Sure, East LA is known to be infested with obnoxious hipsters, but of the east side neighborhoods, the biggest offender is probably Echo Park. And that’s precisely why I love it here. It’s the kind of neighborhood where a trendy cafe can coexist seamlessly with a fruit cart vendor. Where you can have a nondescript building house 2019’s best new restaurant, so casual you might miss it even if you stop at the gas station right next to it.
The thing about Echo Park is that it doesn’t try to be perfect. It doesn’t try to look polished. It still maintains some of that history, some of the mismatched aesthetic that defines LA, that Silver Lake has lost. There’s well-loved establishments that tell of a different time, with the California cool weirdos of a different generation. An arcade bar. The original location of one of the best taco spots in the city. And everything I’ve mentioned so far has been on the same windy street. Where does Silver Lake end and Echo Park begin? When you’re driving on Sunset, it’s hard to tell (I’d say somewhere between Benton and Alvarado).

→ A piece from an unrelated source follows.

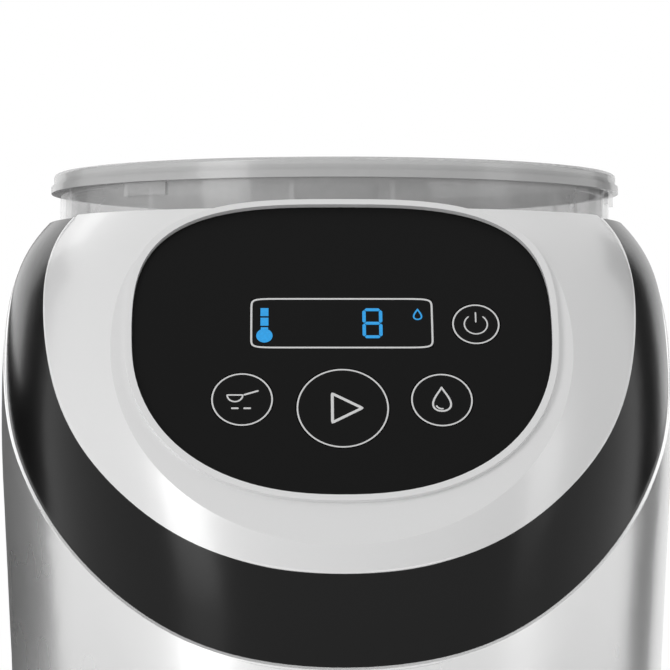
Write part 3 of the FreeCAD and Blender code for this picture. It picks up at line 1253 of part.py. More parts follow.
def board_parts():
    """Transformer, relay, capacitors and connectors on the main board."""
    front = TANK_FRONT - TANK_GAP - REAR_WALL_THICKNESS - MAIN_BOARD_PILLAR - BOARD_THICKNESS
    x, z = MAIN_BOARD_LEFT, MAIN_BOARD_LOW
    parts = [box(x + 8, x + 36, front - 24, front, z + 12, z + 40),
             box(x + 44, x + 60, front - 15, front, z + 14, z + 34),
             box(x + 10, x + 40, front - 7, front, z + 92, z + 102)]
    for index in range(3):
        parts.append(Part.makeCylinder(6, 20, vec(x + 14 + 16 * index, front, z + 58), vec(0, -1, 0)))
    parts.append(box(x + 34, x + 48, front - 2.5, front, z + 72, z + 86))
    return solids_in(*parts)


def key_faces():
    """The four keys, each a solid of its own."""
    return {name: key_solid(across, up, radius) for name, across, up, radius in KEYS}


PIECES = (
    outer_shell, band_ring, front_bezel, base_pan, base_screws, rubber_feet, rear_wall, tank_dock, power_inlet,
    control_panel, display_window, display_module, key_board, switch_domes,
    bay_liner, bottle_sensor, drip_tray, drip_grille, bottle_stand,
    funnel_cover, funnel_carrier, funnel, powder_chute, water_nozzle,
    powder_seat, powder_container, container_lid, lid_seal, stirring_wheel,
    drive_gear, motor_pinion, drive_shaft, drive_coupling, drive_bush, shaft_seal,
    gear_case, case_screws, gear_motor, motor_shaft,
    water_tank, hinge_pin, tank_flap, valve_body, valve_ring, valve_poppet, valve_spring, float_guide, level_float,
    water_pump, water_heater, tank_hose, pump_hose, heater_hose, main_board, board_parts,
)


def main():
    os.makedirs("parts", exist_ok=True)
    shapes = {make.__name__: make() for make in PIECES}
    shapes.update(key_faces())
    for name, shape in shapes.items():
        if not shape.isValid():
            print("invalid:", name)
        shape.exportStep("parts/%s.step" % name)
        b = shape.optimalBoundingBox(False)
        print("%-18s %d solids  x %.1f %.1f  y %.1f %.1f  z %.1f %.1f  %.0f mm3" % (
            name, len(shape.Solids), b.XMin, b.XMax, b.YMin, b.YMax, b.ZMin, b.ZMax, shape.Volume))


main()
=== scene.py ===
"""The looks of a baby formula maker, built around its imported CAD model."""
import math

import bpy
import numpy as np
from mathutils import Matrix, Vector
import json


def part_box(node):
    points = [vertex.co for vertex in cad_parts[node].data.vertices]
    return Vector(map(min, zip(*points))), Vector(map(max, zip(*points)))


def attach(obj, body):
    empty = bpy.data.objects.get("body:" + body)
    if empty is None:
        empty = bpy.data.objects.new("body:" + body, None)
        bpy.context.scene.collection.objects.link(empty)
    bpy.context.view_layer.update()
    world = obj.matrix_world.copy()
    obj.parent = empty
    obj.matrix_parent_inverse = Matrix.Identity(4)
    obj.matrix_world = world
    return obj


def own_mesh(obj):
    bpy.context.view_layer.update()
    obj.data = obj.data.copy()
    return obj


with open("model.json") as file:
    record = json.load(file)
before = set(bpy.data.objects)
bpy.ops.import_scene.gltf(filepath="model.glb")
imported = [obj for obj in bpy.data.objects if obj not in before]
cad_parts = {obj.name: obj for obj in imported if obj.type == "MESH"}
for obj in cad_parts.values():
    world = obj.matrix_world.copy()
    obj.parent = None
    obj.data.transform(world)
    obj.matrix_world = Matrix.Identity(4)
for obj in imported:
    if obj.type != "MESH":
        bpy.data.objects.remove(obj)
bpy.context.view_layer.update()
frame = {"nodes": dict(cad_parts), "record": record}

bl_info = {
    "name": "Formula Maker Looks",
    "version": (1, 0, 0),
    "blender": (4, 5, 0),
    "location": "3D View > Sidebar > Formula Maker",
    "description": "Finishes and fine parts of a baby formula maker, around its CAD model",
    "category": "Object",
}

MM = 0.001
NODES = frame["nodes"]
SLOTS = {part["node"]: part["material_slot"] for part in frame["record"]["subparts"]}

# Angles in degrees over which an edge is left sharp: on pieces, on cords and on printed lines
SHARP_EDGE, SHARP_CORD, SHARP_INK = 40.0, 60.0, 80.0

# The panel's own frame: its centre, and the directions across it, up it and out of it
PANEL_TILT = math.radians(32)
PANEL_CENTRE = np.array([0.0, -123.5, 317.5]) * MM
ACROSS = np.array([1.0, 0.0, 0.0])
UPWARD = np.array([0.0, math.sin(PANEL_TILT), math.cos(PANEL_TILT)])
OUTWARD = np.array([0.0, -math.cos(PANEL_TILT), math.sin(PANEL_TILT)])

# All sizes below are in millimetres, and places on the panel are given across and up it.

# Keys: node, body, place and radius
KEYS = (
    ("power_key", "power", 42.0, 3.3, 7.5),
    ("powder_key", "powder", -31.0, -24.4, 9.6),
    ("start_key", "start", 0.0, -27.5, 14.3),
    ("volume_key", "volume", 30.6, -24.6, 9.6),
)
RING_INSET = 0.35
RING_COUNT = 140

# Display: the frame line is a superellipse, and the lit marks stand a little proud
FRAME_HALF_WIDTH, FRAME_HALF_HEIGHT, FRAME_FULLNESS, FRAME_UP = 28.3, 9.1, 14.0, 3.7
FRAME_EXTRA_WIDTH = 0.1
GLOW_HEIGHT = 0.05
# Bars of the thermometer: left, right, low and high
THERMOMETER_BARS = (
    (-25.45, -22.95, 6.3, 9.3), (-25.45, -22.95, 2.7, 5.7), (-25.35, -23.05, 1.0, 2.1),
)
BULB_RADIUS, BULB_ACROSS, BULB_UP = 2.55, -24.2, -1.0
DIGIT_LEFT, DIGIT_RIGHT = 7.0, 12.2
DIGIT_LOW, DIGIT_MIDDLE, DIGIT_HIGH = -1.4, 3.65, 8.7
DIGIT_BAR, DIGIT_TIP, DIGIT_GAP = 1.08, 0.54, 0.12
UNIT_DROP_HEIGHT, UNIT_DROP_ACROSS, UNIT_DROP_UP, UNIT_DROP_LINE = 3.8, 23.8, 7.0, 0.5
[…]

Anyways, Echo Park is a lot more than the always changing strip of businesses along Sunset, though that is a core part of it. This neighborhood is actually remarkably residential. Cute bungalows north of Sunset, large austere Victorian mansions on the other. And then there’s Echo Park the park. The random body of water (rly pretty weird to call it a lake, LA. then again, we named a reservoir “Silver Lake” so I suppose it’s not the worst offense) with the fountain shooting straight up and idyllic paddle boats you wonder who actually uses. And then there’s Elysian Park, a sprawling green space that feels so far from LA if you go deep enough, and overlooks Dodger Stadium, which, by the way, is also here. You have to be careful which streets you use to detour bc the last thing you want to do is get stuck in game traffic on Stadium Way.
So welcome to Echo Park! We love it here.